** Short problem **
The lines to return are those from the one containing "attach(piece, body)" down to the one containing "bpy.ops.object.shade_smooth_by_angle(angle=0.6)", inclusive; return them exactly and nothing else.

** Supplied entries **
----

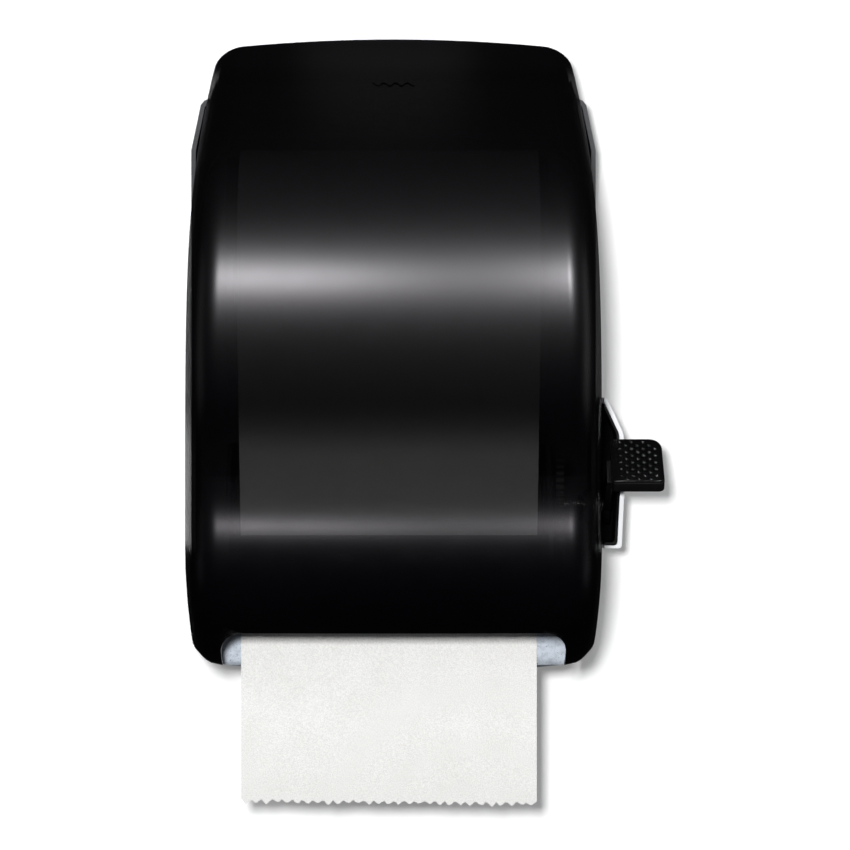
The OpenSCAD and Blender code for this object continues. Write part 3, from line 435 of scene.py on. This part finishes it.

----

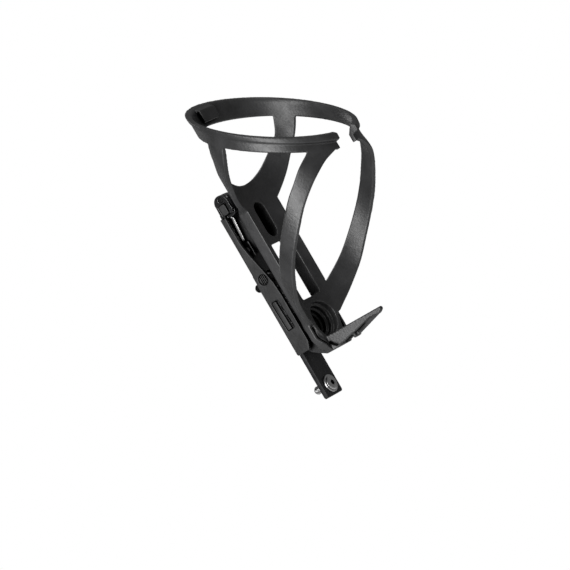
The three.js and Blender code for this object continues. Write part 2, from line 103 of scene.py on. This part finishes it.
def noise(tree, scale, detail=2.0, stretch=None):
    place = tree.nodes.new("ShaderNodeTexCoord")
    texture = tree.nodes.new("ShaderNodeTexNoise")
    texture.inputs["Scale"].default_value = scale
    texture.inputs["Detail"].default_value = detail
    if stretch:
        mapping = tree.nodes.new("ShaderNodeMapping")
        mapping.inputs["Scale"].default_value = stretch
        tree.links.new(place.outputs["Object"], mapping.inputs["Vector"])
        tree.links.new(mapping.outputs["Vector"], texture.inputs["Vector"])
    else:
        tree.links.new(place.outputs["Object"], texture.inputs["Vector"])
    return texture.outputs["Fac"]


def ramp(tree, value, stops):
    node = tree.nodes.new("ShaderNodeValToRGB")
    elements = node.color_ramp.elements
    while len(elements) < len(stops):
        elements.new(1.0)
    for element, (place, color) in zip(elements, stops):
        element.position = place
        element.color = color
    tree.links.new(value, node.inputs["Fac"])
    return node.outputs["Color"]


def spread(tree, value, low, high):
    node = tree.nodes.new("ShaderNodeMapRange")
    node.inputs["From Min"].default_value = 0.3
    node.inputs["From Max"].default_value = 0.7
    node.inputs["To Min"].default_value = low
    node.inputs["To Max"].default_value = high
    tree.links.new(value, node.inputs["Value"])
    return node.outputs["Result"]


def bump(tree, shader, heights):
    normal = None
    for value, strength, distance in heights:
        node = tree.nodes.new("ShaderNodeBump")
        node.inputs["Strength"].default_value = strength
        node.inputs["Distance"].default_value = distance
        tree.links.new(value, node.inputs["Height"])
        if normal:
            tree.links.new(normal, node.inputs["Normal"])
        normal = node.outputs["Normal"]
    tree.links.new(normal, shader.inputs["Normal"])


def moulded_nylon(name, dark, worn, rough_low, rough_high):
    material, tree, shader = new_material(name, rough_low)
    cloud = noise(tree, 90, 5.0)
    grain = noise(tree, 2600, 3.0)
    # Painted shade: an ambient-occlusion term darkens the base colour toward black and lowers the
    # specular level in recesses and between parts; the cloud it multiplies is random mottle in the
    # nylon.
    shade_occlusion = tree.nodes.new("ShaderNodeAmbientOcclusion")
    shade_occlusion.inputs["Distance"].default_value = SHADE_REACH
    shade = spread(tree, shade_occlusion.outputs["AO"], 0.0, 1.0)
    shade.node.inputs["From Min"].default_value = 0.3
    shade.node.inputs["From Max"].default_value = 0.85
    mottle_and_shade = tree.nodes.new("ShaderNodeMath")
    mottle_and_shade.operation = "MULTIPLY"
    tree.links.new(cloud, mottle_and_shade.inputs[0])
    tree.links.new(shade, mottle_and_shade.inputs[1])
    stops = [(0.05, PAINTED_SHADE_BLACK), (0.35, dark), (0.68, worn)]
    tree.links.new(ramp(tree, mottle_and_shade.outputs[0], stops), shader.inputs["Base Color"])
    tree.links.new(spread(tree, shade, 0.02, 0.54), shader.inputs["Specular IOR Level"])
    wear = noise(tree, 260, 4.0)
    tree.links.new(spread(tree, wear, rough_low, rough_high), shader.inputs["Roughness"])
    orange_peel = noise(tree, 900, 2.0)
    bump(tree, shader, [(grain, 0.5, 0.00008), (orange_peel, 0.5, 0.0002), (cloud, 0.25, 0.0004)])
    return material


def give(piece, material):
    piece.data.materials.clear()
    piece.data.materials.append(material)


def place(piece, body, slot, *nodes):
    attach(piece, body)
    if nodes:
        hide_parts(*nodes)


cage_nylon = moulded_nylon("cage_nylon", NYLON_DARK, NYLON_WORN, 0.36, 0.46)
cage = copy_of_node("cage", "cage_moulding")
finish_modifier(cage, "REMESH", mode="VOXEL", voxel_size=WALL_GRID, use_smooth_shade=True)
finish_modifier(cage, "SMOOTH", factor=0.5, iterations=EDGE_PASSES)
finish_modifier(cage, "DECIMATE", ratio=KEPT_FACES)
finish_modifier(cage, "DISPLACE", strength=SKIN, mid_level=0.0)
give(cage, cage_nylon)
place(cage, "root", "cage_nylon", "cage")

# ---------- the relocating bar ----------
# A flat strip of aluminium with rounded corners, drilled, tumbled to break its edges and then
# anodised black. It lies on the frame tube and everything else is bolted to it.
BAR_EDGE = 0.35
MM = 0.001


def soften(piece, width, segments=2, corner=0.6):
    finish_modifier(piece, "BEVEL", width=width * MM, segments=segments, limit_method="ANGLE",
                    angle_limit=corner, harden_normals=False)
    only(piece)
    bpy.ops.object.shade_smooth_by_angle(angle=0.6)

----

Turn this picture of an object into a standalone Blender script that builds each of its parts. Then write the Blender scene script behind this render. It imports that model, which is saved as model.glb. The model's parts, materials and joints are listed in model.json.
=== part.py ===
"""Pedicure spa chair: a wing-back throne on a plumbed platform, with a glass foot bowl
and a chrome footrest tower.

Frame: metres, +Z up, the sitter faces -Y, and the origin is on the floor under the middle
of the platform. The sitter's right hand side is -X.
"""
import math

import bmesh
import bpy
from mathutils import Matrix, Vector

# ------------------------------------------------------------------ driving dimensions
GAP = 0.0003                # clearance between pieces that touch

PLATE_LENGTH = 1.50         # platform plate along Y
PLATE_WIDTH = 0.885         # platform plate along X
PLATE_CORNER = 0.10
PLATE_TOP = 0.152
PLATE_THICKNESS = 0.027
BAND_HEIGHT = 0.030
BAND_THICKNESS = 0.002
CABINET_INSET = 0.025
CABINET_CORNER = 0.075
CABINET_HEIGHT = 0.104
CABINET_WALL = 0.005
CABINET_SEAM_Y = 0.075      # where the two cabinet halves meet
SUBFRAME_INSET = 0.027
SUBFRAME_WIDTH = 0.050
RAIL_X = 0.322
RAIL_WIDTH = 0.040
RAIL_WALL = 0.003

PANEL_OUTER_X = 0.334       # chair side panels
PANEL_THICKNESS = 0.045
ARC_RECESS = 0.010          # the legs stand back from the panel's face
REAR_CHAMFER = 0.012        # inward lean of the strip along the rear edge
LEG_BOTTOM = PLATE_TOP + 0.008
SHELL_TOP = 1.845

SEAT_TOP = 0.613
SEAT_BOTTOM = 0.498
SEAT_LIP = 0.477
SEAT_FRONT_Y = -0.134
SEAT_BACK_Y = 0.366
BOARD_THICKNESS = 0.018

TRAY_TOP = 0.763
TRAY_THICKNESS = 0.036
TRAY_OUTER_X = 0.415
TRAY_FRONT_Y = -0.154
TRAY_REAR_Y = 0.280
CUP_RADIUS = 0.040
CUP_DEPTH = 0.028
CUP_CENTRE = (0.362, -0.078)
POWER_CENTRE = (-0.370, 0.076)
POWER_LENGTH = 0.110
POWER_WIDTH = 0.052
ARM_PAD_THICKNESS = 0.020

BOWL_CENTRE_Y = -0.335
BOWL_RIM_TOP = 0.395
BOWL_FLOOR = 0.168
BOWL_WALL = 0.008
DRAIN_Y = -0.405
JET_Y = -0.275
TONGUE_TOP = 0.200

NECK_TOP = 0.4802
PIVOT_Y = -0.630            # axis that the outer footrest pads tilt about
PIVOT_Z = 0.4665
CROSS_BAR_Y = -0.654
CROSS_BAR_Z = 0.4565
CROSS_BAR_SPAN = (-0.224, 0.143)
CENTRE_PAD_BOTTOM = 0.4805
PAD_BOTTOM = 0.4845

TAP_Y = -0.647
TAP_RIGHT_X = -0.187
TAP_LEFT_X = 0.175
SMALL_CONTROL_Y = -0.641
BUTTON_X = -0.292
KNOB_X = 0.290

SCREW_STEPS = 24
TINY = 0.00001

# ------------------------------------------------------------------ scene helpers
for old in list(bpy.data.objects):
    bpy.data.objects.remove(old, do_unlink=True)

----

** Reply **
    attach(piece, body)
    if nodes:
        hide_parts(*nodes)


cage_nylon = moulded_nylon("cage_nylon", NYLON_DARK, NYLON_WORN, 0.36, 0.46)
cage = copy_of_node("cage", "cage_moulding")
finish_modifier(cage, "REMESH", mode="VOXEL", voxel_size=WALL_GRID, use_smooth_shade=True)
finish_modifier(cage, "SMOOTH", factor=0.5, iterations=EDGE_PASSES)
finish_modifier(cage, "DECIMATE", ratio=KEPT_FACES)
finish_modifier(cage, "DISPLACE", strength=SKIN, mid_level=0.0)
give(cage, cage_nylon)
place(cage, "root", "cage_nylon", "cage")

# ---------- the relocating bar ----------
# A flat strip of aluminium with rounded corners, drilled, tumbled to break its edges and then
# anodised black. It lies on the frame tube and everything else is bolted to it.
BAR_EDGE = 0.35
MM = 0.001


def soften(piece, width, segments=2, corner=0.6):
    finish_modifier(piece, "BEVEL", width=width * MM, segments=segments, limit_method="ANGLE",
                    angle_limit=corner, harden_normals=False)
    only(piece)
    bpy.ops.object.shade_smooth_by_angle(angle=0.6)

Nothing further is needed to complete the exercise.